Another mild letdown was a spinach salad flambe with hot bacon dressing, prepared Benihana-style at the table with a flamed flourish. Too much sugar was used, and the spinach was a bit gritty. When the waiters are as well trained as the chefs, that's when I'll feel confident with table-side cooking. Until then, it's a safer bet to have it done in the kitchen.

Other appetizers were more impressive. Escargot Murat, a special that evening, is a round of French bread embedded with a snail and glazed with Hollandaise. It's wonderful. And everyone was pleased by a sauced mixture of morels, cepes and chanterelles poured into a pastry cup. It was nearly as regal as the dining room.

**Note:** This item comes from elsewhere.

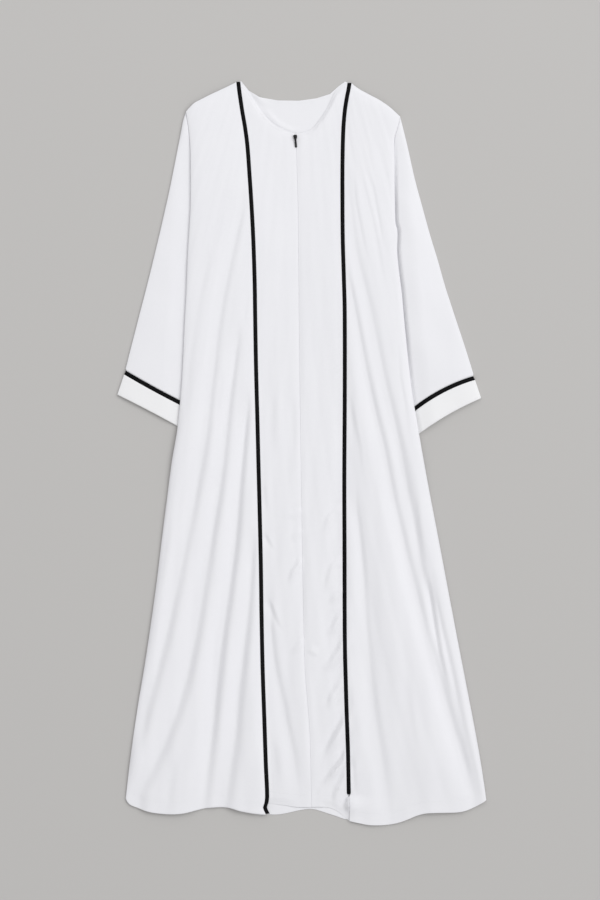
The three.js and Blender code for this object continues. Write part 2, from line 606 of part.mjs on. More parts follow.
function sleeve(left) {
  const line = (left ? CUFFS.left : CUFFS.right).piping;
  const armhole = left ? ARMHOLE_LEFT : ARMHOLE_RIGHT;
  const outerTable = left ? SLEEVE_OUTER_LEFT : SLEEVE_OUTER_RIGHT;
  const atCuff = (across) => crossLine(line, across, -PIPING_WIDTH / 2 - SEAM_GAP);
  const down = shares(SLEEVE_ROWS);
  const starts = alongCorners(armhole, [0, 1]);
  const ends = atCuff([0, 1]);
  const edges = starts.map((start, i) => down.map((v) => start.clone().lerp(ends[i], v)));
  edges[left ? 0 : 1].forEach((point, i) => {
    if (i > 0 && i < down.length - 1) {
      point.x = valueAt(outerTable, 'drop', 'x', point.y);
    }
  });
  const [outside, inside] = [TUBE_OUTSIDE, TUBE_INSIDE].map((across) => fillOutline({
    left: edges[0],
    right: edges[1],
    top: alongCorners(armhole, across),
    bottom: atCuff(across),
  }, across, down));
  return named(left ? 'sleeve_left' : 'sleeve_right', flatTube(outside, inside, sleeveOver(0)), cloth());
}

function cuffPiping(left) {
  const { piping: line } = left ? CUFFS.left : CUFFS.right;
  const upper = (across) => crossLine(line, across, -PIPING_WIDTH / 2);
  const lower = (across) => crossLine(line, across, PIPING_WIDTH / 2);
  const name = left ? 'piping_cuff_left' : 'piping_cuff_right';
  return named(name, bandBetween(upper, lower, BAND_RAISE), piping());
}

function cuff(left) {
  const { piping: line, edge } = left ? CUFFS.left : CUFFS.right;
  const upper = (across) => crossLine(line, across, PIPING_WIDTH / 2 + SEAM_GAP);
  const lower = (across) => crossLine(edge, across, 0);
  return named(left ? 'cuff_left' : 'cuff_right', bandBetween(upper, lower, BAND_RAISE), cloth());
}

// ---- Zip slider and pull, about the pull's hinge at the origin ----

const wasm = await Module();
wasm.setup();

function toManifold(geometry) {
  const plain = geometry.clone();
  plain.deleteAttribute('normal');
  plain.deleteAttribute('uv');
  const merged = mergeVertices(plain);
  return new wasm.Manifold(new wasm.Mesh({
    numProp: 3,
    vertProperties: new Float32Array(merged.attributes.position.array),
    triVerts: new Uint32Array(merged.index.array),
  }));
}

function join(a, b) {
  const { vertProperties, triVerts } = toManifold(a).add(toManifold(b)).getMesh();
  const geometry = new THREE.BufferGeometry();
  geometry.setAttribute('position', new THREE.Float32BufferAttribute(vertProperties, 3));
  geometry.setIndex(Array.from(triVerts));
  return geometry;
}

const outline = (rows) => new THREE.Shape(rows.map((row) => new THREE.Vector2(row.x, row.along)));

function extruded(shape, depth) {
  return new THREE.ExtrudeGeometry(shape, { depth, bevelEnabled: false });
}

function sliderSolid() {
  const body = extruded(outline(SLIDER_PLATE), SLIDER_THICKNESS);
  body.translate(0, 0, -HINGE_ABOVE_SLIDER - SLIDER_THICKNESS);
  // The bridge is an arch along the slider, seen from its side and given its width in X.
  const bridge = extruded(outline(BRIDGE_SIDE), BRIDGE_WIDTH);
  bridge.rotateX(Math.PI / 2);
  bridge.rotateZ(Math.PI / 2);
  bridge.translate(-BRIDGE_WIDTH / 2, 0, 0);
  return join(body, bridge);
}

function pullSolid() {
  const rightSide = columns(['x', 'along'], [
    [1.3, 0.3 - PULL_LENGTH], [2.1, 1.6 - PULL_LENGTH], [1.7, -6], [2.4, -4.6], [2.4, 0.6],
  ]);
  const leftSide = rightSide.map(({ x, along }) => ({ x: -x, along })).reverse();
  const tab = outline([...leftSide, { x: 0, along: -PULL_LENGTH }, ...rightSide]);
  tab.holes.push(outline(PULL_SLOT));
  const solid = extruded(tab, PULL_THICKNESS);
  solid.translate(0, 0, -PULL_THICKNESS / 2);
  return solid;
}

// The slider lies on the neck end of the centre front, and the pull's tip on the cloth.
function zip() {
  const onCloth = (x, drop) => frontOver(new THREE.Vector2(x, drop));
  const steps = [-SLIDER_REACH, 0, SLIDER_REACH];
  const heights = steps.flatMap((x) => steps.map((drop) => onCloth(ZIP_X + x, ZIP_DROP + drop)));
  const clothHeight = Math.max(...heights);
  const hingeHeight = clothHeight + SEAM_GAP + SLIDER_THICKNESS + HINGE_ABOVE_SLIDER;
  const tipX = ZIP_X + TIP_OFFSET;
  const tipHeight = onCloth(tipX, ZIP_DROP + PULL_LENGTH) + PULL_CLEARANCE + PULL_THICKNESS / 2;
  const zipGroup = new THREE.Group();
  const slider = named('zip_slider', sliderSolid(), metal());
  const pull = named('zip_pull', pullSolid(), metal());
  pull.rotation.x = Math.asin((hingeHeight - tipHeight) / PULL_LENGTH);
  zipGroup.add(slider, pull);
  zipGroup.position.set(ZIP_X - CENTRE_X, CENTRE_DROP - ZIP_DROP, hingeHeight);
  zipGroup.rotation.z = ZIP_TILT;
  return zipGroup;
}

// ---- The abaya ----

const group = new THREE.Group();
group.add(backPanel());
for (const left of [true, false]) {
  group.add(
    centrePanel(left),
    sidePanel(left),
    frontPiping(left),
    sleeve(left),
    cuffPiping(left),
    cuff(left),
  );
}
group.add(zip());

export default group;
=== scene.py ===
"""Looks of the white abaya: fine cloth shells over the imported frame, stitches, materials, light.

Plan points are (x, drop) in millimetres, as on a pattern: x from the garment's middle and drop
below the highest point of the shoulders. Heights are millimetres above the table. "Left" is -X.
"""
import math

import bpy
import numpy as np
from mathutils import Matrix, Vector


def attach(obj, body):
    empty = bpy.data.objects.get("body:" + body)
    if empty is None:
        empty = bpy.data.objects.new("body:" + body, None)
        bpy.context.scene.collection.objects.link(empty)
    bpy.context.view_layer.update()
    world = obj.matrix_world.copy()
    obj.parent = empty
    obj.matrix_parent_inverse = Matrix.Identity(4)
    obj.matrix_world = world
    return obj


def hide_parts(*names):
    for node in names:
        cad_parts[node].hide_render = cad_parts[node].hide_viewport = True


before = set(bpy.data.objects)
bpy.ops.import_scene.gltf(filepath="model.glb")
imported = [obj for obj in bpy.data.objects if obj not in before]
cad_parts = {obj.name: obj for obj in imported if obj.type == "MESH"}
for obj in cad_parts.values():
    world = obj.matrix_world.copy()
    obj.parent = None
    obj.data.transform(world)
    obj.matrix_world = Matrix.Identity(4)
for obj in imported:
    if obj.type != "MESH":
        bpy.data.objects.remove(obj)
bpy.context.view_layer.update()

BODY = "garment"

# ---- Sizes, in millimetres ----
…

Main courses are nearly always dished up at the table, again in cruise-ship style, and ones we tried had a uniform richness that matches the house concept of fine dining. Bouillabaisse Marseillaise had none of the ingredients that a real Marseillaise would use, but rather American marks of luxury like lobster and crab. Despite being misnamed, it was pleasant. The saffron broth was flavorful. Supreme de vollaille Bourgeoise , a breast of capon in a sauce with bacon, onion and carrots, was delicious but far too creamy for even the most indulgent of the bourgeoisie. A nicely prepared veal chop was a bit fatty but otherwise just fine.

Only a New York-cut pepper steak exceeded expectations: tender, juicy and complemented with a mound of wild rice. I can't imagine how this dish could have been better.